Brush Cove is nothing to write home about. Its water, enriched by effluent from pondside septics and presumably tainted by runoff from nearby roads, is fine for paddling but not something I’d want to swim in. And the shoreline basically consists of people’s back yards; parts of it are infested by invasive phragmites reeds. The bottom is mostly bare, though a few soft-shell clam shells suggest that the sediment contains some life. Late in the summer, sodden mats of algae sometimes mar the surface.

But for all its ailments, the cove rarely fails to offer something of interest when a spring tide lets me paddle there. Despite its location near homes, the hospital, and important roads, the cove feels surprisingly remote, and the shallowness of its channel entrance means its waters are not often visited by boaters. Sometimes green herons or black-crowned night-herons pose on the marsh, bills cocked to stab at fish. Kingfishers and spotted sandpipers both turn up regularly here during fall migration. Baitfish can be numerous, and I’ve seen snapper bluefish taking ruthless advantage of the combination of dense prey and no larger competitors.

So on this particular day, I wasn’t too surprised when a sleek brown head popped above the surface about 30 feet from my boat. Upright in the water, an otter studied me, black eyes sparking in the sun and small, neat ears cupped forward. Puffing like a little steam engine, in his element and probably already familiar with the essential clumsiness of humans, the otter was clearly more curious than afraid, and possibly more annoyed than curious. I responded as I often do when wildlife approaches me — whistled a snippet of Gilbert and Sullivan — at which the otter stiffened with momentary alarm. But he didn’t leave.

After a minute or so, the otter slipped vertically back under the water, leaving barely a ripple. Having encountered otters before, sure of what would happen next, I simply waited, my kayak drifting slowly in the wind. Predictably, the otter popped up again a few moments later, puffing and snorting, to study me from a different angle. The animal repeated the process until it had circled me fully, examining me from every side, each time the same short distance from the boat. Though I tried to follow its course under water, I couldn’t: even in water only two or three feet deep, the dark animal simply disappeared against the dark sediment of the cove’s bottom, and no wake or trail of bubbles marked its movement.
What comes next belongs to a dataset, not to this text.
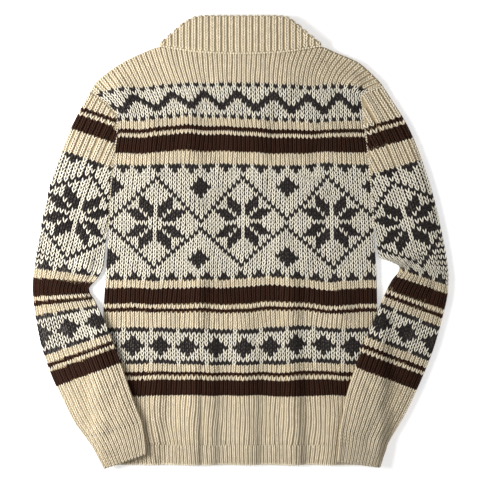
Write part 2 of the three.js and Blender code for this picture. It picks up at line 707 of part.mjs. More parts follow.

After about five minutes, the otter evidently concluded that I was neither edible nor a threat, and therefore wasn’t worth wasting any more time on. Its final dive was languid, graceful, arching, like the sounding of a whale: the shoulders, the supple back, and the robust tail took turns breaking the surface, and then animal was gone.

I drifted and watched for several more minutes, figuring that the otter would have to come up for air or climb onto the shore eventually. But it’s typical of wild carnivores that when they feel the time has come to disappear, they do so instantly, completely — like magic. I never saw it again and have no idea where it went. Perhaps it managed to slip unseen out of the water and into a thicket. Perhaps it has a burrow in the edge of the marsh.

While some Islanders and many visitors have never seen one here, otters are surprisingly numerous and widespread on the Vineyard. They are also highly mobile by both land and water. Though I doubt they breed in the densely settled parts of Oak Bluffs, they may well turn up here regularly as visitors. While sometimes brash, like the one in Brush Cove, otters are more often secretive, and they are largely nocturnal; you’re most likely to detect them by their footprints in mud, their distinctive trails in a good “tracking snow” in winter, or their “latrines” — concentrations of fish-scale-filled droppings that serve as territorial markers.

In any case, by the time you actually see an otter, you can be sure it has already studied you. Though sometimes almost comical in their curiosity about humans, these are profoundly wild animals, possessed of sharp senses and resourceful instincts for survival. Every otter I see reminds me that the Wild Side is everywhere on Martha’s Vineyard.